> **PROBLEM**:
In the entries that follow, the first line to write out is the one containing "Model this object as", and the last is the one containing "# length, +Y". Reproduce that stretch exactly, with nothing before or after it.

> **DATA EXCERPTS**:
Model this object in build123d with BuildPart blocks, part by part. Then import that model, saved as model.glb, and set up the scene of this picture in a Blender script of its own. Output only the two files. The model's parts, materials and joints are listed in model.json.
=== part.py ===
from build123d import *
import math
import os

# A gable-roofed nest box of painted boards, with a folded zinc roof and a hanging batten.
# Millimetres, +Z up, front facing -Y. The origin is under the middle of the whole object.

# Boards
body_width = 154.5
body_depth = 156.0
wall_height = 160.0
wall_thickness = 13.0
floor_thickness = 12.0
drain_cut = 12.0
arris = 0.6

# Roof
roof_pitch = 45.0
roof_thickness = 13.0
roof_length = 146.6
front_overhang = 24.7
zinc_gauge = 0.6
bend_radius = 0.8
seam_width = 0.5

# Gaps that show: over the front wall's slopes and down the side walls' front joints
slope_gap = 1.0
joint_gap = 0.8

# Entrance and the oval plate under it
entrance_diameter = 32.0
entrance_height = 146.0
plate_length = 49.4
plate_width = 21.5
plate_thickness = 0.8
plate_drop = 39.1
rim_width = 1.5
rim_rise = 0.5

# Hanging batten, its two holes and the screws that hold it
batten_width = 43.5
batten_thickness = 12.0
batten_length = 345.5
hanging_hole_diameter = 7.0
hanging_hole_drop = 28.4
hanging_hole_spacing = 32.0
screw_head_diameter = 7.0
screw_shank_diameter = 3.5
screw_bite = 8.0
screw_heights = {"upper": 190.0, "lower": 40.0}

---

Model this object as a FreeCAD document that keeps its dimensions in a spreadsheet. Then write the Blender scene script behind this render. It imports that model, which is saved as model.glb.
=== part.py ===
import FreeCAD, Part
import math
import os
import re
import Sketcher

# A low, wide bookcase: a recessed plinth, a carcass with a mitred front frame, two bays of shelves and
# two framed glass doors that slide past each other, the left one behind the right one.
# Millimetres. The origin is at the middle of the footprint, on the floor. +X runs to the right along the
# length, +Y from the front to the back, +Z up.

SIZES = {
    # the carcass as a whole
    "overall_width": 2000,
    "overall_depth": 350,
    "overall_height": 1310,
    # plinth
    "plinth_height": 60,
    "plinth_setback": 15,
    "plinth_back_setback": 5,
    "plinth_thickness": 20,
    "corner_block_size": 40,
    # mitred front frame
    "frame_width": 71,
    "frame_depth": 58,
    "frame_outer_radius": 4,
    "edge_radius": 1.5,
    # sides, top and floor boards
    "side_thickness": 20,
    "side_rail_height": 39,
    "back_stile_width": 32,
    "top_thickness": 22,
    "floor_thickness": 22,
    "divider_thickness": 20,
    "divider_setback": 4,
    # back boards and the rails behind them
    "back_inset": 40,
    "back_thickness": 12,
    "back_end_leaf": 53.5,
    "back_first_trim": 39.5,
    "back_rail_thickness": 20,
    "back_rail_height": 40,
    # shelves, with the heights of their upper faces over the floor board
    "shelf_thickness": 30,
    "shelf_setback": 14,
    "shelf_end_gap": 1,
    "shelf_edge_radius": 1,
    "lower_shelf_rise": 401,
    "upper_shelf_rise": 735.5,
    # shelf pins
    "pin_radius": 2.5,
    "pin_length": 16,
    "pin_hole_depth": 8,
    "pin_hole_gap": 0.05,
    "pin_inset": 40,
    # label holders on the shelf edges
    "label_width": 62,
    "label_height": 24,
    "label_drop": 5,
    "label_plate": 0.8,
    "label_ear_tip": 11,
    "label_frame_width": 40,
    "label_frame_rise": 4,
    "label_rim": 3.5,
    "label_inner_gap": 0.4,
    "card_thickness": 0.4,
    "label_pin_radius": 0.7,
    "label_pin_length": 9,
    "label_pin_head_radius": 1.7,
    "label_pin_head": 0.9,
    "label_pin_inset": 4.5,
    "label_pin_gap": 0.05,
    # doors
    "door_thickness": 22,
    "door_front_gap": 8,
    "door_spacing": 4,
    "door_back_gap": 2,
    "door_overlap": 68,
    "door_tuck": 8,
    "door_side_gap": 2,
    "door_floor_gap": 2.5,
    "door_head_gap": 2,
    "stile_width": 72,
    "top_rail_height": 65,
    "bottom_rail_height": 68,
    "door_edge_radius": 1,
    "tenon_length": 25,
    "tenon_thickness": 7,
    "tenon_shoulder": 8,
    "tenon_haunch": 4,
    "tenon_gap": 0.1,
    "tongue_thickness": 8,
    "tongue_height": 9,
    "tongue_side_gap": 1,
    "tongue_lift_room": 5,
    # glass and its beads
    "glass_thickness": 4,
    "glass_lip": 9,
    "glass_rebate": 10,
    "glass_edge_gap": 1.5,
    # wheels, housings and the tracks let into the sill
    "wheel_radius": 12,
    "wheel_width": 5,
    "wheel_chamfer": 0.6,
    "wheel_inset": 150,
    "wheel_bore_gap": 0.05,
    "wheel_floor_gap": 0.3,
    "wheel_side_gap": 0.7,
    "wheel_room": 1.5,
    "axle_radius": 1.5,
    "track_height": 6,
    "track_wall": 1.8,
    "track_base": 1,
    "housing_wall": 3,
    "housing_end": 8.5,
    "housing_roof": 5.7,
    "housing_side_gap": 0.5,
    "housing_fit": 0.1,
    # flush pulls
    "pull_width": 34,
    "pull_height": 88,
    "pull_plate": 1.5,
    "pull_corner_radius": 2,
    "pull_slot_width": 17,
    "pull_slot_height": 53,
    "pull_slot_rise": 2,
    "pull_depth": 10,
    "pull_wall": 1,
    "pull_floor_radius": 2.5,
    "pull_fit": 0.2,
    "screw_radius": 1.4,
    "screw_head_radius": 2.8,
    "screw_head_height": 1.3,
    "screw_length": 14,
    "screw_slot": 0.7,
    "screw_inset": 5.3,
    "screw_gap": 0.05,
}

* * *

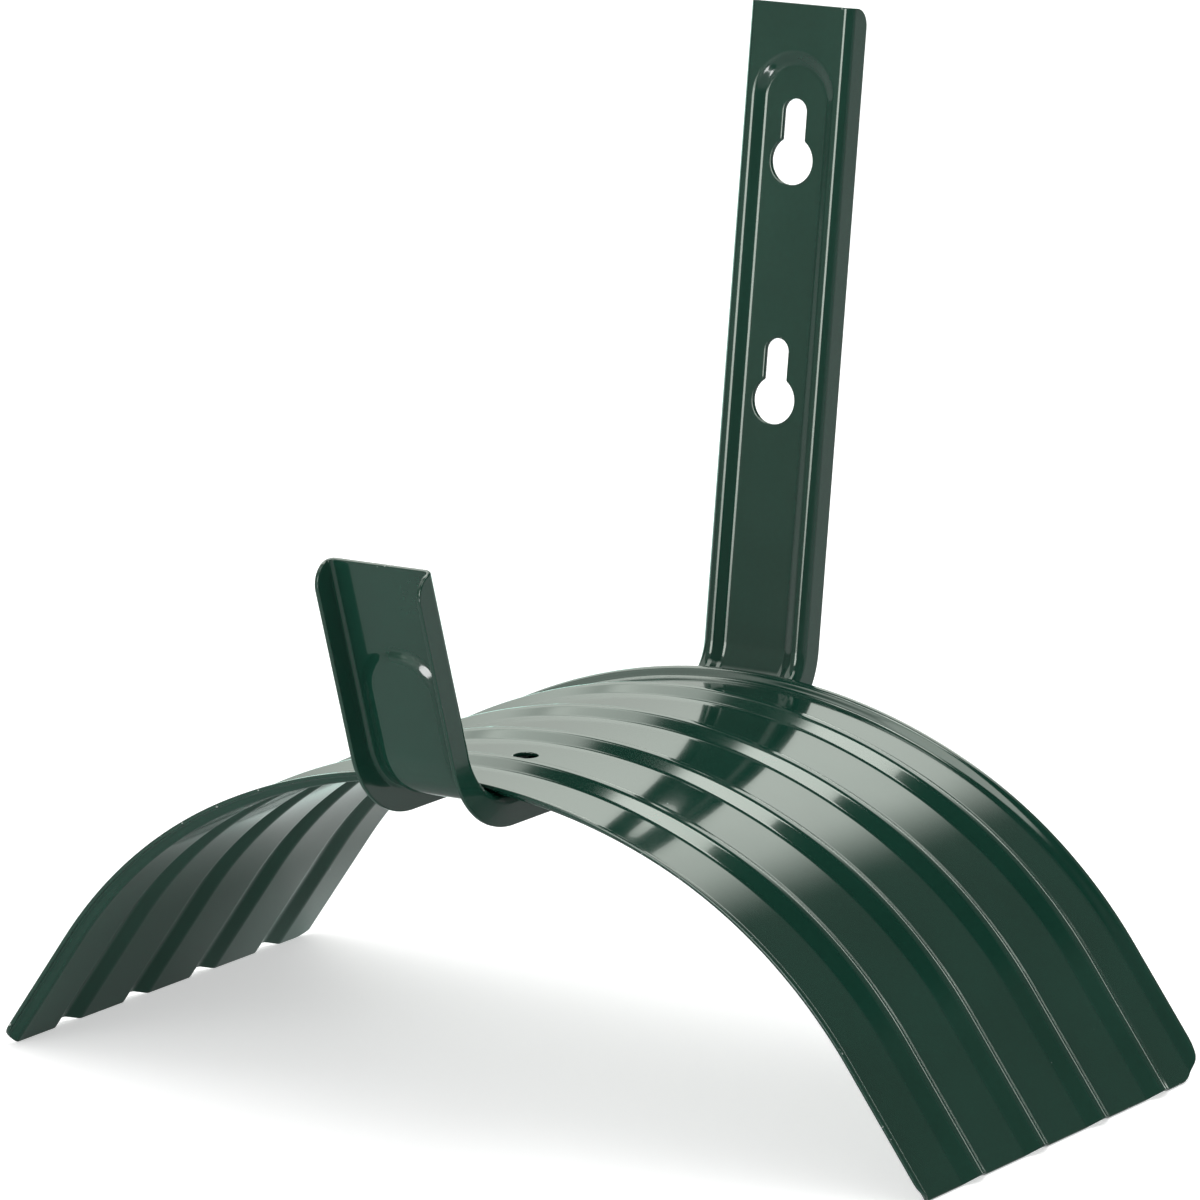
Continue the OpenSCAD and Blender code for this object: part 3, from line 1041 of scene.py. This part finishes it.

> **THE REPLY**:
Model this object as a FreeCAD document that keeps its dimensions in a spreadsheet. Then write the Blender scene script behind this render. It imports that model, which is saved as model.glb.
=== part.py ===
import FreeCAD, Part
import math
import os
import re
import Sketcher

# A low, wide bookcase: a recessed plinth, a carcass with a mitred front frame, two bays of shelves and
# two framed glass doors that slide past each other, the left one behind the right one.
# Millimetres. The origin is at the middle of the footprint, on the floor. +X runs to the right along the
# length, +Y from the front to the back, +Z up.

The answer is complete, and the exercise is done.